I'm sitting here snuggled up under the blankets, still freezing to death though. I made 120 peanut butter buckeyes for my Mom's office Christmas party tomorrow. How I got roped into doing that, I'm still not sure. But there I stood methodically dipping peanut butter into melted chocolate for God knows how long, and I don't care if I never see another one of those damn candies again.

(Ha, yeah right. I call BS on my on BS, you watch me.) ;)

So anyways, there's that tidbit. I leave you with quite possibly Amy Poehler's best Hillary Clinton to date. It's pretty fabulous.



This Saturday is Amy's last official SNL, unless they ever have her back to host I suppose, or if an obscure VP candidate pops up in the future and looks freakishly just like her. Either way, heads up.

Friday, July 25, 2008

Quote of the Day

"Lord, protect my family and me. Forgive me my sins and help me guard against pride and despair. Give me the wisdom to do what is right and just. And make me an instrument of your will."

--Barack Obama, prayer at the Western Wall

Thursday, July 10, 2008

Quote of the Day

"Flip-flops of course, I like Havaianas (a brazilian sandal) because they are so easy to wash off..."

--Rihanna, In Style Magazine interview on her favorite beach accessories

Dude, I totally recommended them first. But...ditto anyway.

Thursday, March 27, 2008

Best Response So Far on my Bill Clinton Story

Upon telling said person about shaking his hand: "You washed it right? I mean, you know what he does with it..."

Me: "Uhh, yes, I washed it. But umm, pretty sure he managed to go hands free most of the time."

Saturday, March 8, 2008

Quote of the Day

“I would like to know how," says Love. "He should probably get his ass back home if that is the case.”

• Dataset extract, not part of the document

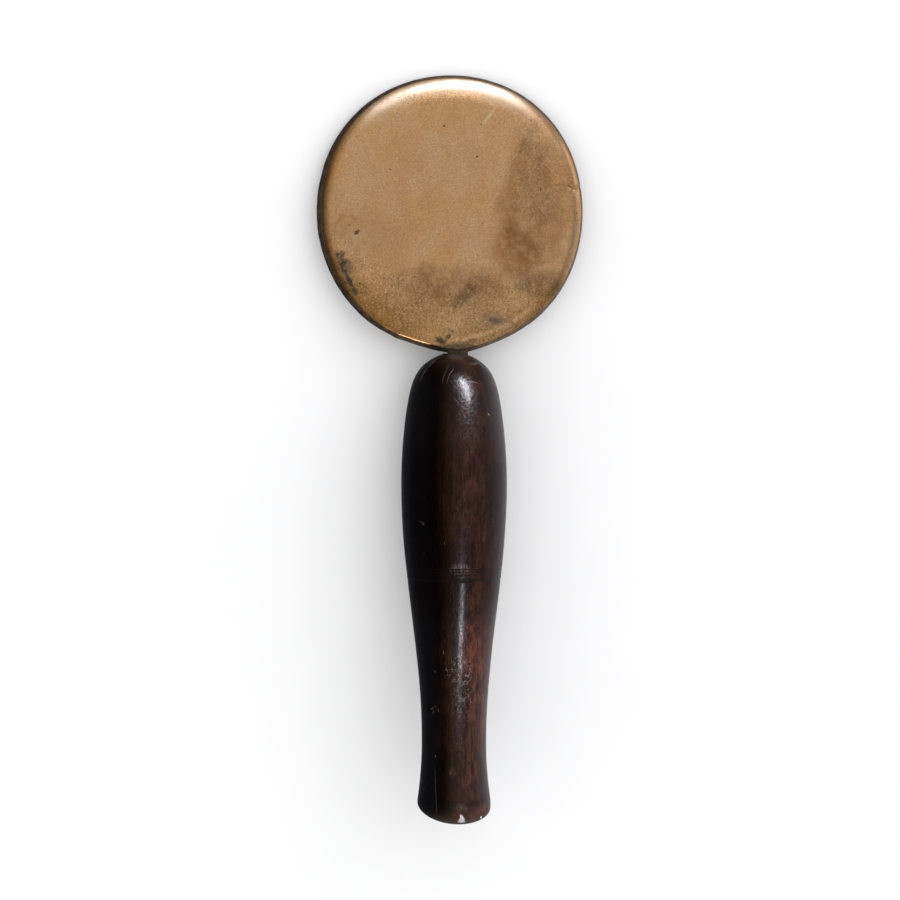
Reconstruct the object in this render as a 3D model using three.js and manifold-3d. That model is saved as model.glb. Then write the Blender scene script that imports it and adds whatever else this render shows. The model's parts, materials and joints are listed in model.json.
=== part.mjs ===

--Courtney Love on, deceased husband, Kurt Cobain's identity theif. 188 credit accounts have been opened in his name and a $3.2 million dollar home in New Jersey was purchased last year.

Friday, February 15, 2008

Quote of the Day

"I think they want to be judge and jury," Barkley replied. "Like, I'm for gay marriage. It's none of my business if gay people want to get married. I'm pro-choice. And I think these Christians, first of all, they're not supposed to judge other people. But they're the most hypocritical judge of people we have in the country. And it bugs the hell out of me. They act like they're Christians. They're not forgiving at all."